Le Président K. ou l’absurdité de la politique européenne tchèque

Malgré la défection du Royaume-Uni et de la République tchèque, le Conseil européen a signé le 2 mars 2012 le Traité sur la stabilité, la coordination et la gouvernance dans l’Union économique et monétaire. Ouvrant la voie institutionnelle à une intégration économique plus profonde, ce texte vise à inscrire le retour à l’équilibre budgétaire dans les législations nationales et à appliquer des sanctions en cas de dérapages des déficits publics. 


Vaclav KlausEn refusant de se joindre au Pacte budgétaire, Prague apparaît une fois de plus comme le chantre d’un euroscepticisme virulent. Alors que l’Union européenne tente difficilement de se renforcer face à la crise, la République tchèque risque de se retrouver isolée et fait face à des divisions au sein même de sa coalition gouvernementale (ODS, TOP 09, Affaires publiques).

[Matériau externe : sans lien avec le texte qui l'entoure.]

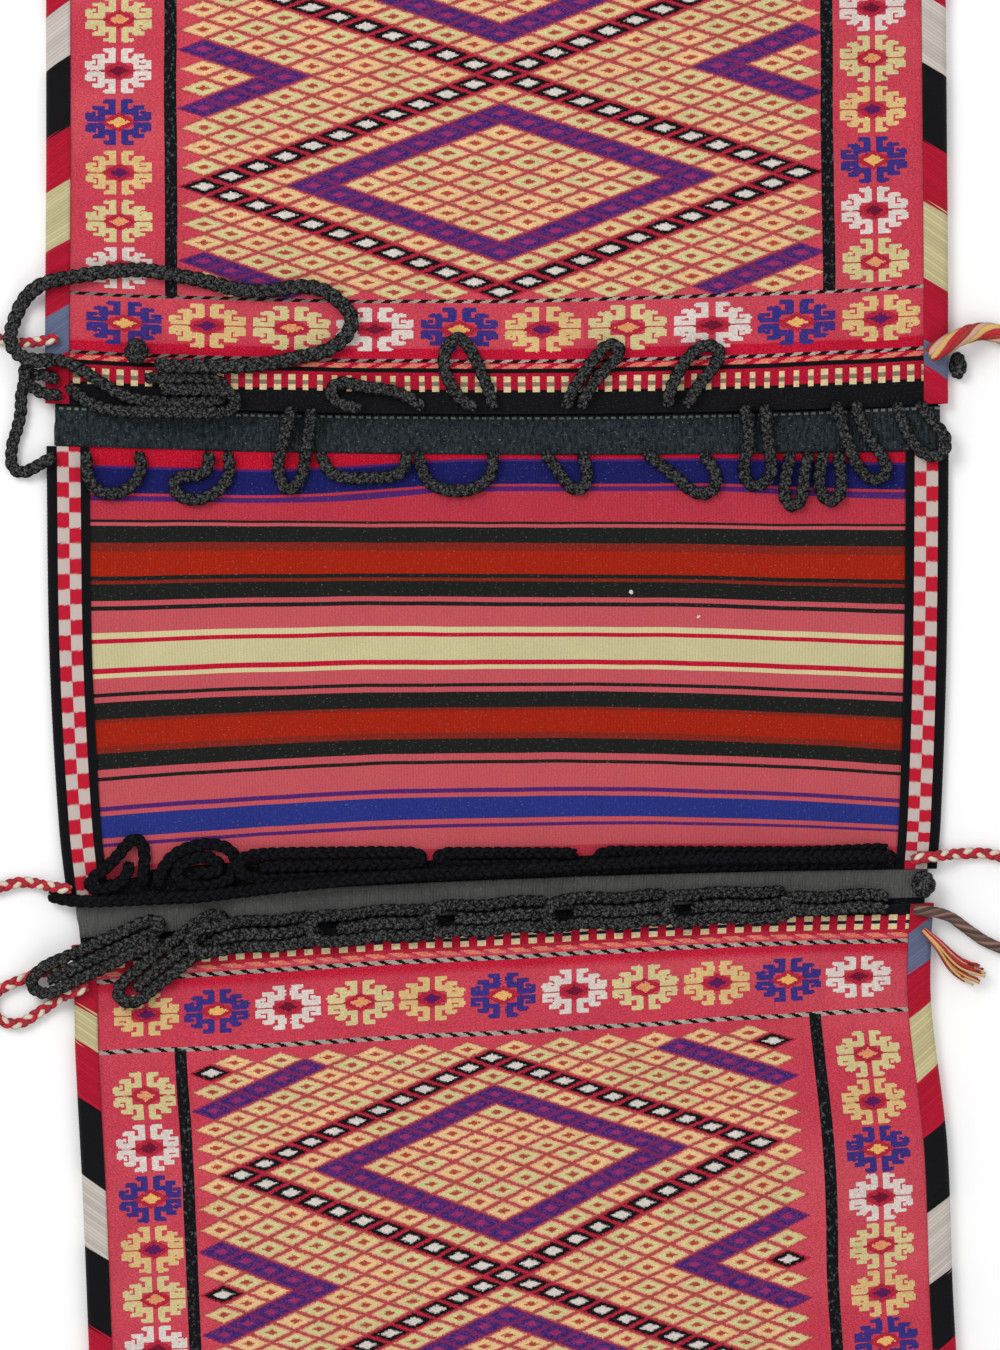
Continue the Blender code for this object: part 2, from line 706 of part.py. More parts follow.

L’euroscepticisme, credo de la politique européenne de Václav Klaus et de l’ODS

L’euroscepticisme est un trait caractéristique de la politique européenne du Château –la résidence du chef de l’État tchèque-, mise en œuvre par le président Václav Klaus, à la tête du pays depuis 2003, et de son parti, l’ODS (Parti civique démocrate). Tout comme les conservateurs britanniques ou le parti polonais Droit et Justice, les libéraux de l’ODS sont en effet opposés à un renforcement de l’intégration européenne. Lors de la présidence tchèque de l’UE, au premier semestre 2009, la campagne nationale destinée au public tchèque s’était distinguée par un slogan quelque peu provocateur: «Evropě to osladíme». Clairement assumée par le Premier ministre de l’époque, Mirek Topolánek, cette phrase ne manque pas d’ambiguïté, signifiant «Nous allons rendre l’Europe plus agréable» mais sa construction syntaxique impliquant une idée de revanche, pouvant être interprétée par «Nous casserons du sucre sur l’Europe». Il faut ajouter à cela les manœuvres du Président Václav Klaus, pendant toute l’année 2009, pour retarder la signature du traité de Lisbonne qui consommait, selon lui, la souveraineté de la jeune République tchèque.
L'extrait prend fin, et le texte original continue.